When my mother remarried, she moved to another state, over 500 miles from where I live. I have visited with my children many times. It was often a strained time when we visited.
Because my stepfather died I recently went to visit my mother alone. And I found out many things about her, myself, and my childhood from that visit.
The most useful and frightening thing I found out is that she really has no idea who I really am and she never has. She has a concept of me that has very few similarities to whom I ever was. She believes things about me and how I think that were never true. She thinks that she loves me but she doesn't really love even the person she calls me who is almost completely a construction of her own mind. And probably always was.
I actually found objective proof that she did not understand things about me when I was a child, that she was unable to love the baby she gave birth to when she was 22.
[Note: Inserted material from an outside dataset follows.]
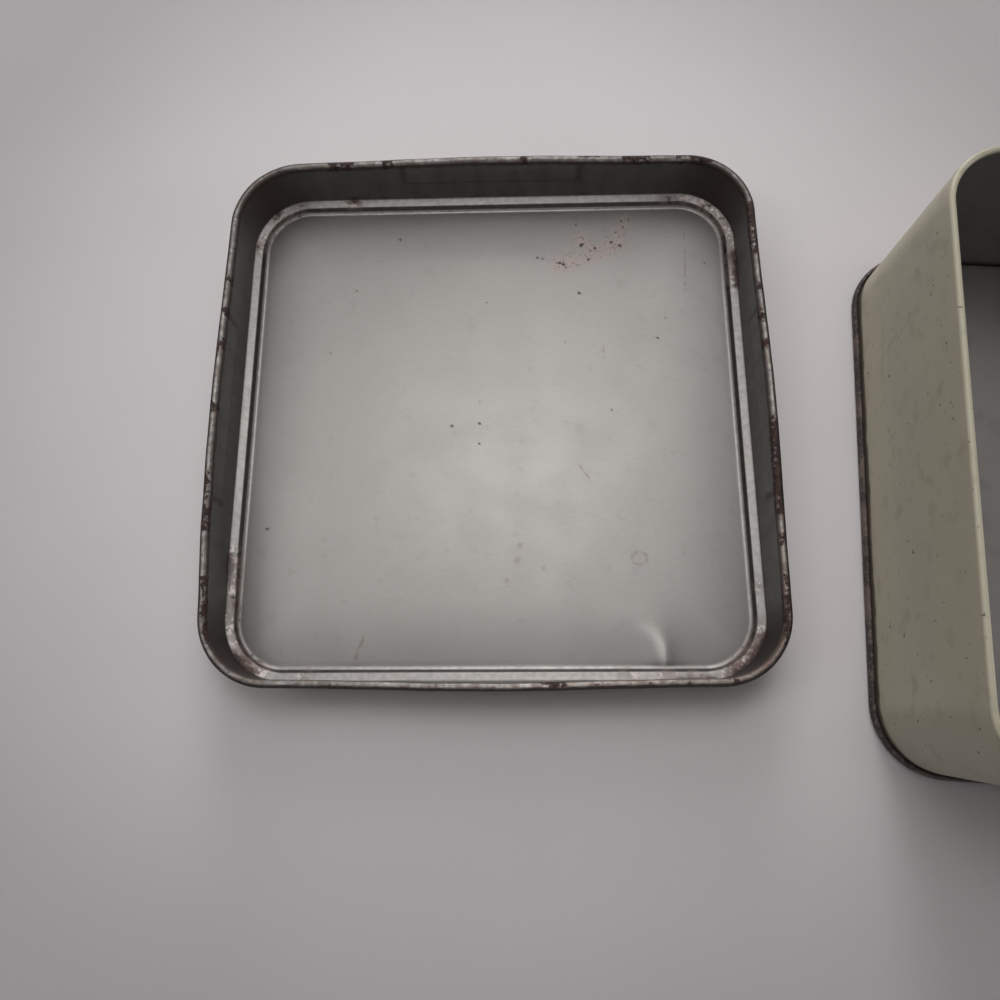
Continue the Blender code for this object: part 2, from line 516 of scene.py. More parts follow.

Since I can now see how completely differently she has always seen me from whom I have always been, I have a completely different outlook on my childhood and my haunting feelings of unreality.
Somehow I thought that this abbreviated life story might be something like yours. I wanted to write to you because I thought that my revelation might resonate with something in your life...in your struggle to figure out who you are or be who you want to be.
Of course I could be completely mistake and this would not be helpful to you in any way. In that event, please pardon me for drawing conclusions about yo and your life when I really don't know anything about you. It can be very frustrating when someone does that and I do not wish to be that frustrating person. You can totally ignore me as some kook who made a crazy comment on your blog!